> _WRITTEN REQUEST_: Using the material below, print the line that contains "points = [vertex.co", the line that contains "imported = [obj", and every line in between, exactly and nothing else.

# START OF SUPPLIED MATERIAL

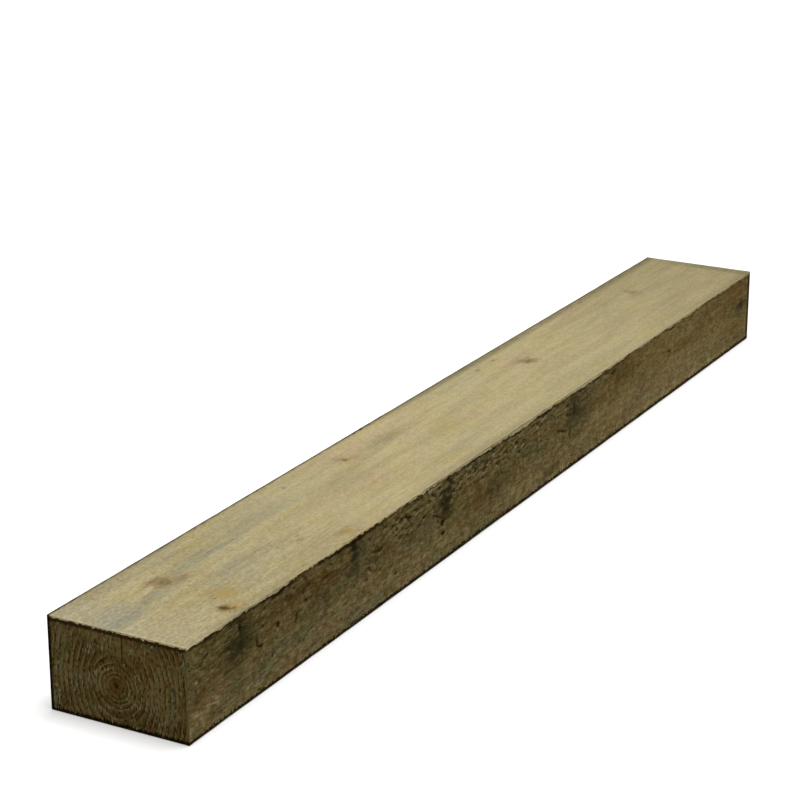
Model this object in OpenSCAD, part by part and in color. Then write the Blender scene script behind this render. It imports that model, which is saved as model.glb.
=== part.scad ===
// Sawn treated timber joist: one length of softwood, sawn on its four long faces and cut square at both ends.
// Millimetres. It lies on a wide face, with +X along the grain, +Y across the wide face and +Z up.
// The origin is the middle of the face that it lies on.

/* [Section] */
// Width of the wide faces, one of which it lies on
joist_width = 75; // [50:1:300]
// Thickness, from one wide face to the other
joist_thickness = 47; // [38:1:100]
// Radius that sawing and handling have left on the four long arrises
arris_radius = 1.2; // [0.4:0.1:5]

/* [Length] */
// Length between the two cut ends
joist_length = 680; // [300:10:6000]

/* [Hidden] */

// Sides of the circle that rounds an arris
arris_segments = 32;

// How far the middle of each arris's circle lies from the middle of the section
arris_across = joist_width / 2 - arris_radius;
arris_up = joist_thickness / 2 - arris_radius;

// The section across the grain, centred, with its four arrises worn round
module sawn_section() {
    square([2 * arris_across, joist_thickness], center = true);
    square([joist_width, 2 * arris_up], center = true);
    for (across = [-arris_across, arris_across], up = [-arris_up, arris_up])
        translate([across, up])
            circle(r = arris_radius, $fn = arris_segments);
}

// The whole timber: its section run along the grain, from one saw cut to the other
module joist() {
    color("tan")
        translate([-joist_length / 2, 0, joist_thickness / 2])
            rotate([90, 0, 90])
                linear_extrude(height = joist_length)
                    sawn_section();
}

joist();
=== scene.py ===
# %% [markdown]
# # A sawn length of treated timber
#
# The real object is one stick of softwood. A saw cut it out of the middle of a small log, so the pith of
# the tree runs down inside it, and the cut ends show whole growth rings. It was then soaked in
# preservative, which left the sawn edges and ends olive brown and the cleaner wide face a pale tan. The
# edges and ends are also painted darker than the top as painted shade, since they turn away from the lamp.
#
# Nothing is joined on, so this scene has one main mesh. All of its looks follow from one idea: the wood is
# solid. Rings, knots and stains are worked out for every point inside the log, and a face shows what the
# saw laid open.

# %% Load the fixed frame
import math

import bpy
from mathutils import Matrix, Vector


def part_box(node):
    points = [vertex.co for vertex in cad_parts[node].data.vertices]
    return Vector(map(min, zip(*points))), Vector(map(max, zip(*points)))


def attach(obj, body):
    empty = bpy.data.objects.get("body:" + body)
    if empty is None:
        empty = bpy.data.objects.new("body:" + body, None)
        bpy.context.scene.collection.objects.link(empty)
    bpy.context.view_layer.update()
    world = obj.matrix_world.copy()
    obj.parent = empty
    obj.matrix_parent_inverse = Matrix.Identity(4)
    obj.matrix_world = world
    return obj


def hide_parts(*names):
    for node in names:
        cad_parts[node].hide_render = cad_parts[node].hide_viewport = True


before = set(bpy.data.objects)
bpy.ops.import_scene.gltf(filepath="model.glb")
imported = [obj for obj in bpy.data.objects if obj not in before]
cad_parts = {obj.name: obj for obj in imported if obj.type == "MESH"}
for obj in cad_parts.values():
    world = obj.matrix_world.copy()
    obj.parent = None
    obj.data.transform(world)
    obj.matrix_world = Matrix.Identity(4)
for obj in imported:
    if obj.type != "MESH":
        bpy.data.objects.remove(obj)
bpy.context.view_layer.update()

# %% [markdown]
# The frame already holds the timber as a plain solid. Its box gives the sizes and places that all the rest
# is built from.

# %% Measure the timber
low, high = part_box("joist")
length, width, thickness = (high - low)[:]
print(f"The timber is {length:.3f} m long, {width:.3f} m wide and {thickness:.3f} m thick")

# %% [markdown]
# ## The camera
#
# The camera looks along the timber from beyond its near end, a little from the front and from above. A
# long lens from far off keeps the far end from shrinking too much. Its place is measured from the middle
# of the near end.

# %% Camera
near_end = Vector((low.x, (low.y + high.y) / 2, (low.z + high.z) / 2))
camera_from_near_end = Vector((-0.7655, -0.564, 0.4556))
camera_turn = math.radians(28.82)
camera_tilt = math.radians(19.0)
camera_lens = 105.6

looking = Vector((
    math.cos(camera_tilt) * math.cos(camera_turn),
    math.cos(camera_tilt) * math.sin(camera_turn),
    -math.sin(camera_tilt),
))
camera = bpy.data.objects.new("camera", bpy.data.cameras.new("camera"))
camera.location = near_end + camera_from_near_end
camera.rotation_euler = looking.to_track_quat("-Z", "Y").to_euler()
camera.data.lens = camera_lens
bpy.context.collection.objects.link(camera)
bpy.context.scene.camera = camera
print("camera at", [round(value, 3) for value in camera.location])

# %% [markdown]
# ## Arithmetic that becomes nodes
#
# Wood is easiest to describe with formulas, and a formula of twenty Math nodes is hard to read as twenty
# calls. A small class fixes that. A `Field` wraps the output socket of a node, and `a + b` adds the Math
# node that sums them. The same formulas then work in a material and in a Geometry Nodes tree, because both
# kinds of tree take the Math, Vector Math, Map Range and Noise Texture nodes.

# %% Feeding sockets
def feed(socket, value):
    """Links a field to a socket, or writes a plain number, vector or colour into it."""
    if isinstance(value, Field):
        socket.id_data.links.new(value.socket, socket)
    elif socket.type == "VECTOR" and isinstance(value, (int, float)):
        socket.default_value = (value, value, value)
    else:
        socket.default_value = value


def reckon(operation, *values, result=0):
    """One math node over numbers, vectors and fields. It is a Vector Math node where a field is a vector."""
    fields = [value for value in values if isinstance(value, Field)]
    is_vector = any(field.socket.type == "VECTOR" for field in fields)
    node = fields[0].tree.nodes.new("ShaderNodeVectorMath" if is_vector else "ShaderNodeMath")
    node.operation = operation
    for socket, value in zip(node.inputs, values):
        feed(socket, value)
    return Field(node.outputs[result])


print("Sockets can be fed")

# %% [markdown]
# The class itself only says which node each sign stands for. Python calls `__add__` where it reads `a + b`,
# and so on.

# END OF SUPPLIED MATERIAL

> _EXERCISE RESPONSE_:
    points = [vertex.co for vertex in cad_parts[node].data.vertices]
    return Vector(map(min, zip(*points))), Vector(map(max, zip(*points)))


def attach(obj, body):
    empty = bpy.data.objects.get("body:" + body)
    if empty is None:
        empty = bpy.data.objects.new("body:" + body, None)
        bpy.context.scene.collection.objects.link(empty)
    bpy.context.view_layer.update()
    world = obj.matrix_world.copy()
    obj.parent = empty
    obj.matrix_parent_inverse = Matrix.Identity(4)
    obj.matrix_world = world
    return obj


def hide_parts(*names):
    for node in names:
        cad_parts[node].hide_render = cad_parts[node].hide_viewport = True


before = set(bpy.data.objects)
bpy.ops.import_scene.gltf(filepath="model.glb")
imported = [obj for obj in bpy.data.objects if obj not in before]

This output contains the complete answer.